# Things a Grim Reaper would say?



## Hauntcast (Oct 3, 2007)

For a haunt I need to come up with things for a Grim Reaper to say to TOTs passing by. Any ideas?


----------



## tomanderson (Dec 6, 2007)

"You can SHUT UP, because you're DEAD now!!"


----------



## MsMeeple (Aug 21, 2004)

Ask not for whom the bell tolls for it tolls for thee


----------



## jkcoop (Oct 11, 2004)

"It was the salmon mousse!"

Sorry - I couldn't resist, but I guess most kids wouldn't know Monty Python....


----------



## 22606 (Aug 11, 2008)

"Time's up, mortal."
"You're next..."
"Your soul belongs to me now!"


----------



## maleficent (May 20, 2007)

"Give me your candy or feel my blade!"


----------



## SouthernBelle (Aug 30, 2004)

Actually ... I didn't think they spoke.
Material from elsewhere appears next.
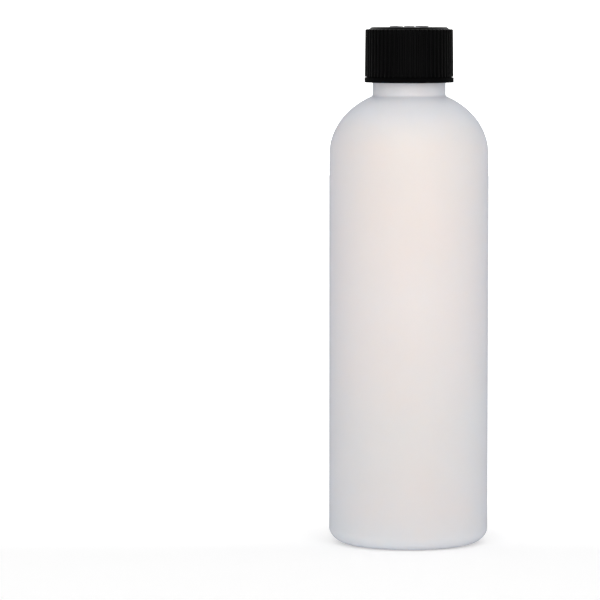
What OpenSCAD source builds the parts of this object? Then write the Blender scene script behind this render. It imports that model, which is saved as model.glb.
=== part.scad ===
// Child-resistant bottle: a blown polyethylene bottle with a threaded neck,
// closed by a push-down-and-turn cap of two moulded shells and a foam liner.
// Millimetres. The origin is at the middle of the circle that the bottle stands on.

/* [Body] */
// Outside diameter of the straight wall
body_d = 51; // [46:0.5:58]
// Height at which the straight wall turns into the shoulder
wall_h = 124.8; // [60:0.2:200]
// Thickness of the blown wall
wall = 1; // [0.7:0.1:1.4]
// Radial width of the rounded heel, from the foot out to the wall
heel_w = 6.6; // [3:0.1:9]
// Height of the rounded heel
heel_h = 5.1; // [3:0.1:9]
// Width of the flat ring that the bottle stands on
foot_w = 1; // [0.6:0.1:2.5]
// Rise of the middle of the base above the table
push_up = 2.2; // [1.4:0.1:4]
// Length of the pinch line that the blow mould leaves across the base
pinch_l = 24; // [12:1:32]
// Width of the pinch line
pinch_w = 0.9; // [0.5:0.1:2]
// Depth of the pinch line below the base
pinch_h = 0.35; // [0.2:0.05:0.6]

/* [Shoulder] */
// Radius of the shoulder where it leaves the straight wall
shoulder_side_r = 19; // [14:0.5:21]
// Radius of the shoulder where it nears the neck
shoulder_top_r = 24.9; // [22:0.1:28]
// Angle above level at which one radius passes into the other
shoulder_split = 43.4; // [30:0.2:50]
// Fillet between the shoulder and the neck
neck_fillet_r = 0.8; // [0.4:0.1:1.6]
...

Hmmmm......


----------



## Dark Star (Sep 24, 2007)

Come closer.....


----------



## Monster Mash (Jun 29, 2008)

"Want to know when you will die? Come closer.....closer.....?" And then it screams.


----------



## "Scare Seeker" (May 1, 2008)

djchrisbaker is trying help me out with a script for my 3-axis skull dressed in white cheese cloth.......i am clueless as to what the script should say for aprox a minute to a minute and a half. i want him to talk to the treaters when they get their treats, i am totally stuck at this point


----------



## I B H Wolfman (Dec 6, 2007)

I cashed in my sky-miles for a vacation on Halloween. The Uncover card. What's in your casket?


----------



## leaunoire (Oct 5, 2006)

As you are now, so once was I
As I am now, soon you will be.
Prepare, my children to follow me.

Welcome to the harvest!

When you close your eyes tonight,
I'll be under your bed--waiting.


----------



## ZombieRaider (May 18, 2008)

Go ahead and smoke another one kiddie! and bring yourself 3 minutes closer to me!......HAHAHAHAHA!.....Sorry......ZR


----------